The problem. Find the string "solid" and gather every line that holds it.

Supplied information.
- - - - -

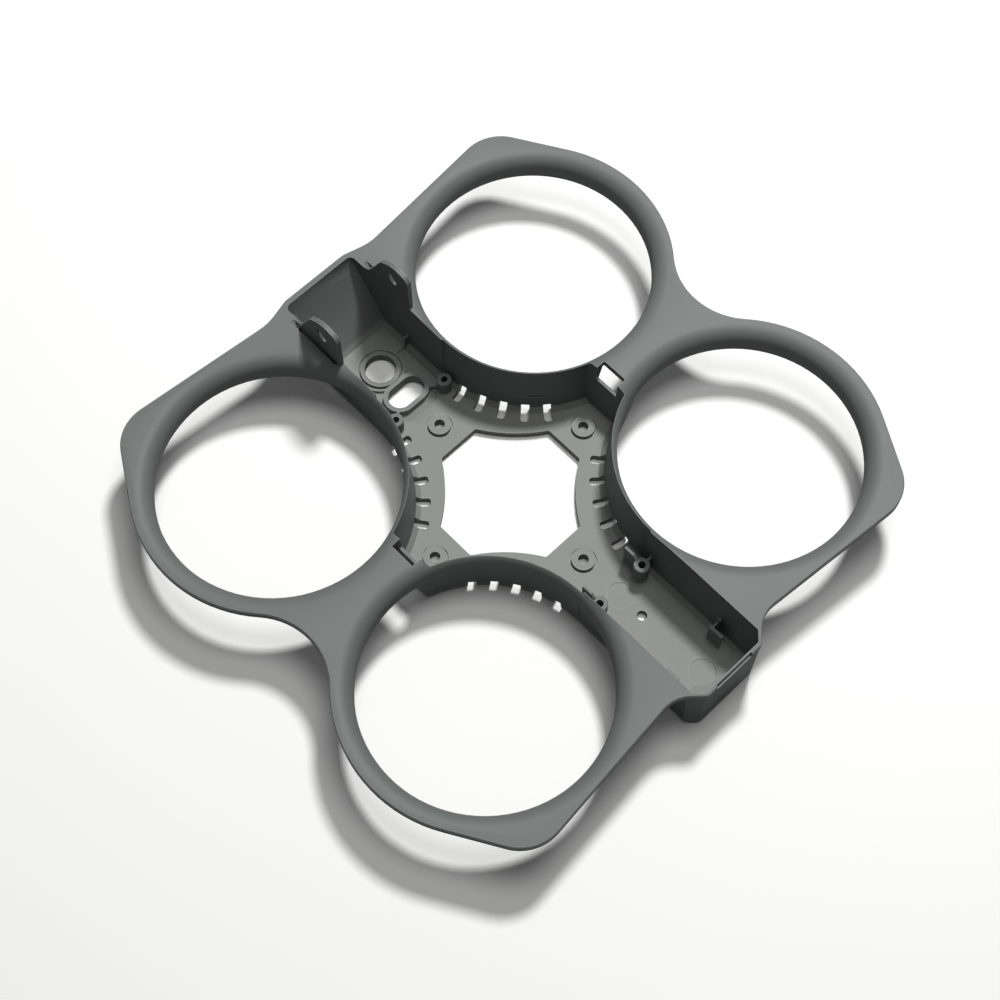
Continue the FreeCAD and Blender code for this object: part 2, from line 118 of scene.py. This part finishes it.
def makeCamera(setup):
    data = bpy.data.cameras.new("camera")
    data.lens = setup["lens"]
    data.sensor_width = setup["sensor"]
    data.clip_start = setup["clipStart"]
    data.clip_end = setup["clipEnd"]
    camera = bpy.data.objects.new("camera", data)
    bpy.context.scene.collection.objects.link(camera)
    azimuth = math.radians(setup["azimuthDeg"])
    elevation = math.radians(setup["elevationDeg"])
    back = Vector((
        math.sin(azimuth) * math.cos(elevation),
        -math.cos(azimuth) * math.cos(elevation),
        math.sin(elevation),
    ))
    turn = (-back).to_track_quat("-Z", "Y").to_matrix().to_4x4()
    roll = Matrix.Rotation(math.radians(setup["rollDeg"]), 4, "Z")
    place = Vector(setup["target"]) + back * setup["distance"]
    camera.matrix_world = Matrix.Translation(place) @ turn @ roll
    bpy.context.scene.camera = camera


def makeLamp(name, setup):
    data = bpy.data.lights.new(name, "AREA")
    data.shape = "DISK"
    data.size = setup["size"]
    data.energy = setup["watts"]
    lamp = bpy.data.objects.new(name, data)
    bpy.context.scene.collection.objects.link(lamp)
    way = Vector(setup["towards"]).normalized()
    turn = (-way).to_track_quat("-Z", "Y").to_matrix().to_4x4()
    lamp.matrix_world = Matrix.Translation(way * setup["distance"]) @ turn


def makeSky(setup):
    sky = bpy.data.worlds.new("studio")
    sky.use_nodes = True
    background = sky.node_tree.nodes["Background"]
    background.inputs["Color"].default_value = setup["skyColour"]
    background.inputs["Strength"].default_value = setup["skyStrength"]
    bpy.context.scene.world = sky


def makePaper(setup, height):
    half = setup["halfWidth"]
    corners = [
        (-half, -half, height),
        (half, -half, height),
        (half, half, height),
        (-half, half, height),
    ]
    mesh = bpy.data.meshes.new("paper")
    mesh.from_pydata(corners, [], [(0, 1, 2, 3)])
    paper = bpy.data.objects.new("paper", mesh)
    bpy.context.scene.collection.objects.link(paper)
    material = bpy.data.materials.new("white paper")
    material.use_nodes = True
    tree = material.node_tree
    shader = tree.nodes["Principled BSDF"]
    shader.inputs["Roughness"].default_value = setup["roughness"]
    shader.inputs["Specular IOR Level"].default_value = setup["specularLevel"]
    # the camera sees white paper, and the part gets a grey sheet's weaker bounce from below
    rays = tree.nodes.new("ShaderNodeLightPath")
    seen = tree.nodes.new("ShaderNodeMix")
    seen.data_type = "RGBA"
    seen.inputs["A"].default_value = setup["bounceColour"]
    seen.inputs["B"].default_value = setup["seenColour"]
    tree.links.new(rays.outputs["Is Camera Ray"], seen.inputs["Factor"])
    tree.links.new(seen.outputs["Result"], shader.inputs["Base Color"])
    # and a faint glow keeps the paper's near end white for the camera
    glow = tree.nodes.new("ShaderNodeMapRange")
    glow.inputs["To Max"].default_value = setup["glow"]
    tree.links.new(rays.outputs["Is Camera Ray"], glow.inputs["Value"])
    shader.inputs["Emission Color"].default_value = setup["seenColour"]
    tree.links.new(glow.outputs["Result"], shader.inputs["Emission Strength"])
    mesh.materials.append(material)


def makeShell(solid, shape):
    work = bmesh.new()
    work.from_mesh(solid.data)
    bmesh.ops.remove_doubles(work, verts=work.verts, dist=shape["mergeDistance"])
    bmesh.ops.dissolve_degenerate(work, dist=shape["mergeDistance"], edges=work.edges)
    bmesh.ops.dissolve_limit(
        work,
        angle_limit=math.radians(shape["flatAngleDeg"]),
        use_dissolve_boundaries=False,
        verts=work.verts,
        edges=work.edges,
        delimit={"NORMAL"},
    )
    limit = math.radians(shape["smoothAngleDeg"])
    for face in work.faces:
        face.smooth = True
    for edge in work.edges:
        edge.smooth = edge.calc_face_angle(0.0) < limit
    mesh = bpy.data.meshes.new("shell")
    work.to_mesh(mesh)
    work.free()
    shell = bpy.data.objects.new("shell", mesh)
    bpy.context.scene.collection.objects.link(shell)

    rounding = shell.modifiers.new("mould rounding", "BEVEL")
    rounding.width = shape["edgeRound"]
    rounding.segments = shape["edgeSteps"]
    rounding.limit_method = "ANGLE"
    rounding.angle_limit = limit
    rounding.use_clamp_overlap = True
    rounding.harden_normals = True
    return shell


def makeShellMaterial(finish):
    material = bpy.data.materials.new("matte moulded shell")
    material.use_nodes = True
    tree = material.node_tree
    shader = tree.nodes["Principled BSDF"]
    link = tree.links.new
    place = tree.nodes.new("ShaderNodeTexCoord").outputs["Object"]

    cloud = tree.nodes.new("ShaderNodeTexNoise")
    cloud.inputs["Scale"].default_value = 1 / finish["cloudSize"]
    cloud.inputs["Detail"].default_value = finish["cloudDetail"]
    link(place, cloud.inputs["Vector"])
    grain = tree.nodes.new("ShaderNodeTexNoise")
    grain.inputs["Scale"].default_value = 1 / finish["grainSize"]
    grain.inputs["Detail"].default_value = finish["grainDetail"]
    link(place, grain.inputs["Vector"])

    plain = tree.nodes.new("ShaderNodeMix")
    plain.data_type = "RGBA"
    plain.inputs["A"].default_value = finish["colour"]
    plain.inputs["B"].default_value = finish["paleColour"]
    link(cloud.outputs["Fac"], plain.inputs["Factor"])

    # painted light: the floor of the tray and the well is painted paler, standing in for the
    # key light that falls on it below floorTop
    axes = tree.nodes.new("ShaderNodeSeparateXYZ")
    link(place, axes.inputs["Vector"])
    low = tree.nodes.new("ShaderNodeMapRange")
    low.inputs["From Min"].default_value = finish["floorTop"] + finish["floorFade"]
    low.inputs["From Max"].default_value = finish["floorTop"]
    link(axes.outputs["Z"], low.inputs["Value"])
    paintedLitFloor = tree.nodes.new("ShaderNodeMix")
    paintedLitFloor.data_type = "RGBA"
    paintedLitFloor.inputs["B"].default_value = finish["paintedLitFloorColour"]
    link(low.outputs["Result"], paintedLitFloor.inputs["Factor"])
    link(plain.outputs["Result"], paintedLitFloor.inputs["A"])

    # painted highlight: the edges are painted paler, as thin light lines where the light
    # catches them
    rounding = tree.nodes.new("ShaderNodeBevel")
    rounding.samples = finish["edgeSamples"]
    rounding.inputs["Radius"].default_value = finish["edgeReach"]
    geometry = tree.nodes.new("ShaderNodeNewGeometry")
    turned = tree.nodes.new("ShaderNodeVectorMath")
    turned.operation = "DOT_PRODUCT"
    link(rounding.outputs["Normal"], turned.inputs[0])
    link(geometry.outputs["Normal"], turned.inputs[1])
    edge = tree.nodes.new("ShaderNodeMapRange")
    edge.inputs["From Min"].default_value = finish["edgeBegins"]
    edge.inputs["From Max"].default_value = finish["edgeFull"]
    link(turned.outputs["Value"], edge.inputs["Value"])
    edgeHighlight = tree.nodes.new("ShaderNodeMix")
    edgeHighlight.data_type = "RGBA"
    edgeHighlight.inputs["B"].default_value = finish["paintedEdgeHighlightColour"]
    link(edge.outputs["Result"], edgeHighlight.inputs["Factor"])
    link(paintedLitFloor.outputs["Result"], edgeHighlight.inputs["A"])
    link(edgeHighlight.outputs["Result"], shader.inputs["Base Color"])

    halfSpread = finish["roughnessSpread"] / 2
    gloss = tree.nodes.new("ShaderNodeMapRange")
    gloss.inputs["To Min"].default_value = finish["roughness"] - halfSpread
    gloss.inputs["To Max"].default_value = finish["roughness"] + halfSpread
    link(cloud.outputs["Fac"], gloss.inputs["Value"])
    link(gloss.outputs["Result"], shader.inputs["Roughness"])

    shader.inputs["Specular IOR Level"].default_value = finish["specularLevel"]
    bump = tree.nodes.new("ShaderNodeBump")
    bump.inputs["Strength"].default_value = finish["grainStrength"]
    bump.inputs["Distance"].default_value = finish["grainDepth"]
    link(grain.outputs["Fac"], bump.inputs["Height"])
    link(bump.outputs["Normal"], shader.inputs["Normal"])
    return material


makeCamera(cameraSetup)
makeLamp("key", lightSetup["key"])
makeLamp("softbox", lightSetup["softbox"])
makeSky(lightSetup)
makePaper(paperSetup, cadBox[0].z)
bpy.context.scene.view_settings.view_transform = "Standard"
print("camera, lamps and paper stand")

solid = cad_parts["frame"]
shell = makeShell(solid, shellShape)
shell.data.materials.append(makeShellMaterial(shellFinish))
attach(shell, "root")
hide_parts("frame")
print("shell rounded and finished:", len(shell.data.polygons), "faces")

- - - - -

Final result.
def makeShell(solid, shape):
    work.from_mesh(solid.data)
solid = cad_parts["frame"]
shell = makeShell(solid, shellShape)